Last year, in May, I went to my parents’ gravesite in Snowmass so it got me thinking – I’m nearly 60, and my family doesn’t know what to do with me should I die. So I thought about it, and decided, for now, what I want is cremation, and then my children and any other family members willing and able to to carry my ashes to a special spot.

I had to think about that, there are so many great spots in the world, where I have felt wonderful, where it’s gorgeous, where its meaningful to me. But I decided, not just because I’m here in Snowmass, that I want my kids to hike up to the CIrque in August or so, when there’s still just a little patch of snow up there on the headwall, and put me there.

For one thing, I think the thing I do best in the world is ski – at least it feels that way to me when I get it right. Up there above the timberline, Winter or Summer (there is no Spring or Fall here), the view is expansive. And just below the headwall there are little groves of stunted trees amongst gullies which flow down towards timberline, and on into the bigger KT gully and on and on down the hill. While some spots skiing have made me feel better, I’ve never felt more consistently happy while skiing than right there.

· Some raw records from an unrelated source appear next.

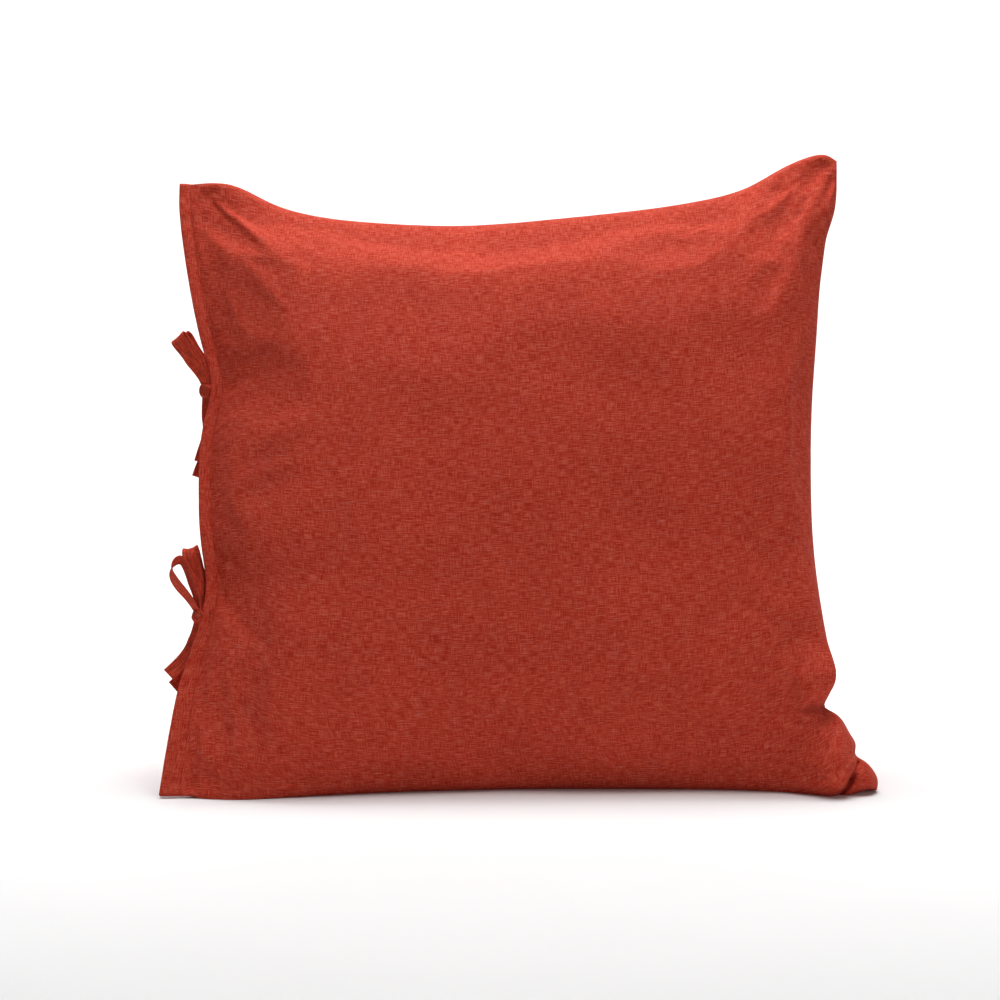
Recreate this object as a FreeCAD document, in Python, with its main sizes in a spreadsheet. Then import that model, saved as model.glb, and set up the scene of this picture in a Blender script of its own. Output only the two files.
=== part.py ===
import FreeCAD, Part

import math
import os
import sys

import Sketcher

# Square floor cushion standing on its bottom edge and leaning back a little.
# +X is to the right, +Y to the back and +Z up, in millimetres. The origin is on the floor, in the
# middle of the flattened bottom. The opening edge, with its two bows, is the left one (-X).

Vector = FreeCAD.Vector
Rotation = FreeCAD.Rotation
Placement = FreeCAD.Placement

doc = FreeCAD.newDocument("floor_cushion")
sheet = doc.addObject("Spreadsheet::Sheet", "Sizes")

SIZES = {
    # the four corners of the cover
    "left_bottom_x": -290.5,
    "left_bottom_y": -113.0,
    "left_top_x": -296.5,
    "left_top_y": 71.0,
    "left_top_z": 502.0,
    "right_bottom_x": 290.5,
    "right_bottom_y": -83.0,
    "right_top_x": 276.5,
    "right_top_y": 73.0,
    "right_top_z": 527.0,
    "corner_lift": 3.0,
    # how far the edges are drawn in between the corners
    "left_sag": 33.0,
    "right_sag": 36.0,
    "top_sag": 50.0,
    "bottom_set_back": 105.0,
    "bottom_dip": 12.0,
    "top_set_back": -6.0,
    # fill
    "lean_deg": 11.5,
    "front_crown": 103.0,
    "back_crown": 92.0,
    "fill_sag": 0.28,
    "edge_fullness": 0.5,
    "front_foot": 25.0,
    "back_foot": 95.0,
    # cloth and layers
    "cloth": 1.0,
    "insert_gap": 3.0,
    "seam_half_gap": 0.7,
    "casing": 0.6,
    "fill_gap": 0.3,
    # opening hems
    "hem_width": 12.0,
    "hem_thickness": 1.4,
    "hem_half_gap": 1.8,
    "hem_clearance": 0.3,
    "topstitch_inset": 2.4,
    "topstitch_width": 0.8,
    "topstitch_height": 0.4,
    # seam threads
    "thread_radius": 0.4,
    "thread_offset": 0.7,
    # ties and bows
    "tie_width": 12.5,
    "tie_thickness": 0.8,
    "tie_sewn_length": 10.0,
    "knot_reach": 4.6,
    "knot_length": 8.0,
    "knot_height": 12.0,
    "knot_depth": 11.0,
    "knot_round": 3.0,
    "root_half_gap": 0.9,
    "root_clearance": 0.1,
    "upper_bow_place": 0.65,
    "lower_bow_place": 0.29,
    "ribbon_start": 8.8,
    "loop_length": 50.0,
    "loop_radius": 5.0,
    "loop_root": 1.3,
    "tail_length": 62.0,
    "tail_bend_radius": 120.0,
    "tack_inset": 5.0,
    "tack_width": 9.0,
    "tack_height": 1.0,
    "tack_depth": 0.4,
}

for row, (alias, value) in enumerate(SIZES.items(), start=1):
    sheet.set(f"A{row}", alias)
    sheet.set(f"B{row}", str(value))
    sheet.setAlias(f"B{row}", alias)
doc.recompute()


def size(alias):
    """The value of one driving dimension."""
    return float(getattr(sheet, alias))


def bind(thing, path, formula):
    """Bind a property to a formula in which each @name is a cell of the sheet."""
    thing.setExpression(path, formula.replace("@", "Sizes."))


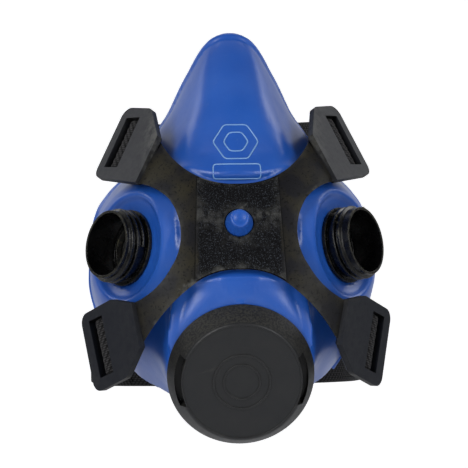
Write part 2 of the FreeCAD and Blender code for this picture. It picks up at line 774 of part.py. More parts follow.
def strap_loops(level, place):
    """The sewn ends of one strap, folded round the bars in its two pads."""
    fold = mm("web_thick") + mm("web_clear")
    top = -mm("bar_recess") + fold
    outer = box_about(mm("web_wide") / 2, mm("bar_wide") / 2 + fold, -mm("loop_tail"), top)
    room_low = -mm("bar_recess") - mm("bar_thick") - mm("web_clear")
    room = box_about(mm("web_wide"), mm("bar_wide") / 2 + mm("web_clear"), room_low,
                     top - mm("web_thick"))
    for word, loop in both_sides(outer.cut(room), place):
        shaped("strap_loop_%s_%s" % (level, word), loop)


def shaped(label, shape):
    part = doc.addObject("Part::Feature", label + "_shape")
    part.Shape = shape
    return keep(part, label)


def facepiece_shape():
    outer = cup_solid(0.0)
    outer = outer.fuse(collar())
    for side in (-1, 1):
        outer = outer.fuse(socket_boss(side))
    outer = outer.cut(behind_edge(0.0))
    cavity = cup_solid(mm("cup_wall")).cut(behind_edge(mm("cup_wall")))
    outer = outer.cut(cavity)
    opening = cup_section(0, mm("cup_half_width") * mm("seal_lip_scale"),
                          mm("cup_top") * mm("seal_lip_scale"), mm("cup_bottom") * mm("seal_lip_scale"))
    opening = Part.Face(opening).extrude(Vector(0, 40, 0))
    opening.translate(Vector(0, -28, 0))
    outer = outer.cut(opening).cut(collar_bore())
    for side in (-1, 1):
        outer = outer.cut(port_room(side)).cut(port_hole(side))
    clear = 0.15
    yoke_room = yoke_band(-40.0, 40.0 + mm("yoke_sheet") + clear).common(through_y(yoke_outline()))
    return outer.cut(yoke_room).fuse(stud())


def check_parts():
    doc.recompute()
    for thing in doc.Objects:
        if "Invalid" in thing.State or "Error" in thing.State:
            raise RuntimeError("%s did not compute" % thing.Label)
    for part in PARTS:
        if part.Shape.isNull() or not part.Shape.isValid() or not part.Shape.Solids:
            raise RuntimeError("%s has no valid solid" % part.Label)


SIDES = (("right", -1), ("left", 1))

for word, side in SIDES:
    filter_socket("filter_socket_" + word, side)
    ring_nut("ring_nut_" + word, side)
    valve_spider("inhalation_seat_" + word, side)
    inhalation_flap("inhalation_flap_" + word, side)
exhalation_seat()
exhalation_flap()
exhalation_cover()
shaped("yoke", yoke_shape())
shaped("facepiece", facepiece_shape())
for level, _, _, place in SLOTS:
    strap_loops(level, place)
head_strap()
neck_strap("neck_strap_left", 1)
neck_strap("neck_strap_right", -1)
clasp_half("clasp_hook", -1, True)
clasp_half("clasp_catch", 1, False)
check_parts()

os.makedirs("parts", exist_ok=True)
for part in PARTS:
    print(part.Label, len(part.Shape.Solids), round(part.Shape.Volume, 1))
    part.Shape.exportStep("parts/%s.step" % part.Label)
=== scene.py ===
import json
import math

import bpy
import numpy as np
from mathutils import Matrix, Vector


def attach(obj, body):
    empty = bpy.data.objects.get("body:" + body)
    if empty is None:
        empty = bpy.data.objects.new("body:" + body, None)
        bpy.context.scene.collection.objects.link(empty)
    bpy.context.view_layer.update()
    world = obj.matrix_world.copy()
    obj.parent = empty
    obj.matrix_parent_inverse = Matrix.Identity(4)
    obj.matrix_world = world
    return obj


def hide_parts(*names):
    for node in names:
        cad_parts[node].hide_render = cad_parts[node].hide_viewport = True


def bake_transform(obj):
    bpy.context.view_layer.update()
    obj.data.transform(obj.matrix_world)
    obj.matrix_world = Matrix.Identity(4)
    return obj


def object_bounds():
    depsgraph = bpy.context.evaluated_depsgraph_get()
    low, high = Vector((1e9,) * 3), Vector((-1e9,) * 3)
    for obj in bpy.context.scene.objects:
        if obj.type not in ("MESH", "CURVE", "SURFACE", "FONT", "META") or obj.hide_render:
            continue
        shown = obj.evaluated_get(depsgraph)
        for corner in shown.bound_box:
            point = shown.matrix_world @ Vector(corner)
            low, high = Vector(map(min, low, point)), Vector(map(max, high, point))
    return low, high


# A twin-filter half mask in a plain studio. Shapes are worked out in millimetres and put into
# Blender in metres. Front is -Y, +X is the wearer's left, +Z is up.

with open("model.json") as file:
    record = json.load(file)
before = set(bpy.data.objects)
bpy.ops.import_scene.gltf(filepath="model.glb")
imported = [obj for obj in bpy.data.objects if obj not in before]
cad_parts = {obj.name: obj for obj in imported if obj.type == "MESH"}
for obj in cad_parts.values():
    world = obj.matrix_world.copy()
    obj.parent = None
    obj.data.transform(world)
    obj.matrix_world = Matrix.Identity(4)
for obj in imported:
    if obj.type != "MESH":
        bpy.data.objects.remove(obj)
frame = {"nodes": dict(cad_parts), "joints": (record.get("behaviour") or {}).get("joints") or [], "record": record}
CAD_LOW, CAD_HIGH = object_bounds()
NODES = frame["nodes"]
MOUNTS = {mount["name"]: mount for mount in frame["record"]["mounts"]}
JOINTS = {joint["name"]: joint for joint in frame["joints"]}
MM = 0.001

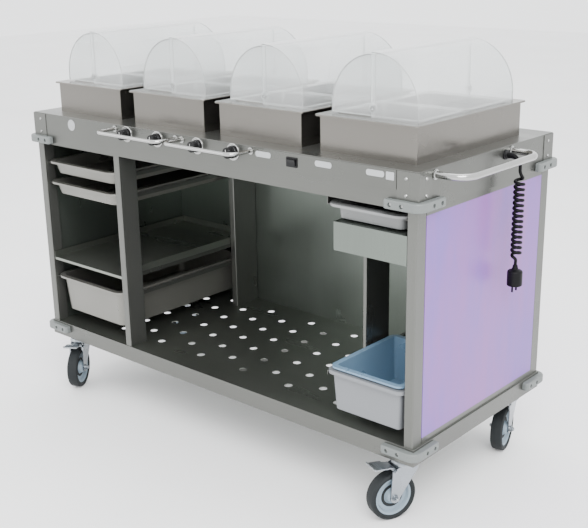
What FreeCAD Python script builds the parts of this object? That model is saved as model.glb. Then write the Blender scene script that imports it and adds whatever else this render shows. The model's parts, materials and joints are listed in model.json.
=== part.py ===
"""Food service trolley: a wheeled stainless cabinet with four heated roll-top servers.

The trolley is built about its own centre line (X along its length, -Y the
operator's side, Z up from the floor) and every sub-part is then moved by one
offset, so that the origin is under the middle of the whole trolley.
"""
import FreeCAD, Part
import Sketcher
import math
import os

from FreeCAD import Placement, Rotation, Vector

doc = FreeCAD.newDocument("food_service_trolley")
sheet = doc.addObject("Spreadsheet::Sheet", "Dims")

DIMENSIONS = {
    # cabinet
    "length": 1400, "depth": 600, "worktop_height": 880, "gauge": 2,
    "apron_height": 90, "apron_flange": 16, "worktop_radius": 3,
    "block_length": 58, "block_depth": 47, "block_wall": 4, "block_proud": 1.5,
    "post_width": 26, "post_depth": 38, "post_inset": 5, "post_wall": 2,
    "panel_thickness": 4, "panel_margin": 12, "rail_height": 15, "rail_depth": 18,
    "deck_height": 45, "deck_flange": 12, "channel_width": 100,
    "hole_diameter": 22, "hole_pitch": 88, "hole_column_pitch": 85,
    "back_gap": 43, "upright_width": 23, "upright_front_depth": 63,
    "upright_rear_depth": 100, "divider_width": 12, "divider_depth": 100,
    # controls
    "panel_length": 424, "panel_height": 44, "panel_gauge": 1.5,
    "bezel_diameter": 44, "bezel_thickness": 3, "knob_diameter": 32, "knob_height": 22,
    "spindle_diameter": 6, "thermostat_size": 30, "label_length": 50, "label_height": 14,
    "label_thickness": 1.2, "badge_diameter": 32, "tag_length": 22, "tag_height": 18,
    "switch_length": 34, "switch_height": 24, "switch_depth": 16, "switch_wall": 3.5,
    # rails and bumpers
    "guard_rod": 10, "guard_length": 248, "guard_reach": 70, "guard_bend": 22, "guard_foot": 18,
    "handle_tube": 16, "handle_length": 328, "handle_reach": 80, "handle_bend": 42,
    "handle_foot": 24, "foot_thickness": 3,
    "bumper_leg": 88, "bumper_thickness": 16, "bumper_height": 22, "bumper_round": 26,
    "screw_head": 8, "screw_rise": 2.2,
    # pans
    "pan_length": 530, "pan_width": 320, "pan_rim": 14, "pan_wall": 1.5, "pan_taper": 8,
    "pan_corner": 26, "shallow_depth": 38, "deep_depth": 112,
    "tray_length": 228, "tray_width": 234, "tray_depth": 38,
    "bin_length": 283, "bin_width": 230, "bin_depth": 108, "bin_wall": 3, "liner_rise": 10,
    # servers
    "server_width": 280, "server_length": 457, "server_height": 88, "server_rim": 10,
    "server_rim_thickness": 4, "server_pan_width": 244, "server_pan_length": 192,
    "server_pan_depth": 60, "server_pan_rim": 11, "heater_thickness": 8,
    # roll-top covers
    "dome_radius": 128, "dome_length": 410, "dome_wall": 3, "dome_gap": 1.5,
    "dome_skirt": 22, "dome_overlap": 4, "dome_pin": 6, "dome_lobe": 11,
    # casters
    "caster_height": 170, "wheel_diameter": 125, "wheel_width": 32, "hub_diameter": 98,
    "axle_diameter": 10, "trail": 38, "fork_gap": 38, "fork_wall": 3.5,
    "plate_length": 100, "plate_width": 85, "kingpin_diameter": 14, "crown_diameter": 66,
    "pedal_width": 44, "pedal_pin": 5,
    # cord
    "cord_diameter": 8, "coil_diameter": 30, "coil_length": 238, "plug_diameter": 38,
    "plug_length": 43, "boot_length": 10, "gland_diameter": 24, "gland_length": 10,
}

for row, (alias, number) in enumerate(DIMENSIONS.items(), start=1):
    sheet.set(f"A{row}", alias)
    sheet.set(f"B{row}", str(number))
    sheet.setAlias(f"B{row}", alias)
doc.recompute()


class Sizes:
    """Reads a driving dimension from the sheet by its alias."""

    def __getattr__(self, alias):
        return float(sheet.get(alias))


dim = Sizes()
nodes = {}

# heights and planes that several sub-parts share
HALF_LENGTH = dim.length / 2
HALF_DEPTH = dim.depth / 2
TOP = dim.worktop_height
TOP_UNDERSIDE = TOP - dim.gauge
APRON_BOTTOM = TOP - dim.apron_height
DECK_BOTTOM = dim.caster_height
DECK_TOP = DECK_BOTTOM + dim.deck_height
POST_OUTER = HALF_LENGTH - dim.post_inset
POST_INNER = POST_OUTER - dim.post_width
POST_FACE = HALF_DEPTH - dim.gauge
BACK_FACE = HALF_DEPTH - dim.back_gap - dim.gauge
BAY_RIGHT = -341.0
DIVIDER_LEFT = 418.0
FRONT = -HALF_DEPTH

# the trolley's middle, measured over the handle, the bumpers and the knob guards
OVERALL_RIGHT = HALF_LENGTH + dim.handle_reach + dim.handle_tube / 2
OVERALL_LEFT = HALF_LENGTH + dim.block_proud + dim.bumper_thickness
OVERALL_REAR = HALF_DEPTH + dim.block_proud + dim.bumper_thickness
OVERALL_FRONT = HALF_DEPTH + dim.guard_reach + dim.guard_rod / 2
ORIGIN_OFFSET = Vector((OVERALL_LEFT - OVERALL_RIGHT) / 2, (OVERALL_FRONT - OVERALL_REAR) / 2, 0)

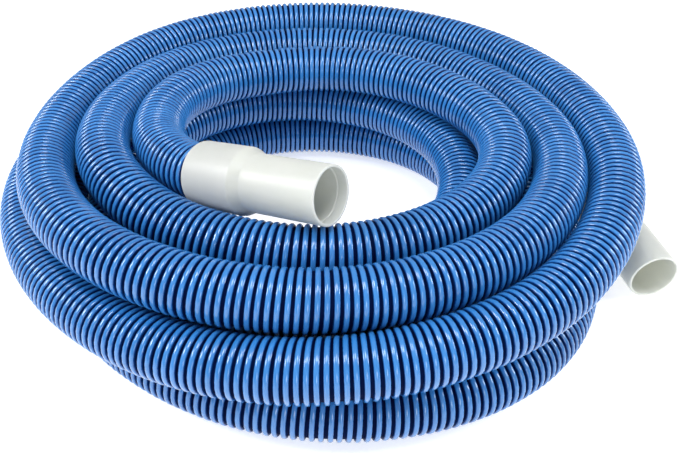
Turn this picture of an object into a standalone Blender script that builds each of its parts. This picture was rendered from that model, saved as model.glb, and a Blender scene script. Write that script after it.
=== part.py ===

Moreover, when the snow melts, it starts to flow down the mountain along a tumultuous ski run off track through the trees, down the gully, into the bumps, and then down to Brush Creek. Going all through the valley down to the Roaring Fork River, thru Basalt to Glenwood into the Colorado. Past Grand Junction into the Utah desert, skirting Moab into Canyonlands. Along the edge of the Navajo nation, through the Grand Canyon, and out to the Gulf of California (Sea of Cortez), where the whales play in winter and Cheryl and I went Scuba diving. From there into the Pacific, and who knows, I might get to Kona, or even into a monsoon rain falling through India up to the Himalayas? Or veer north along the current to the Washington Coast.

Anyway, that’s what I would want, at least until I say different.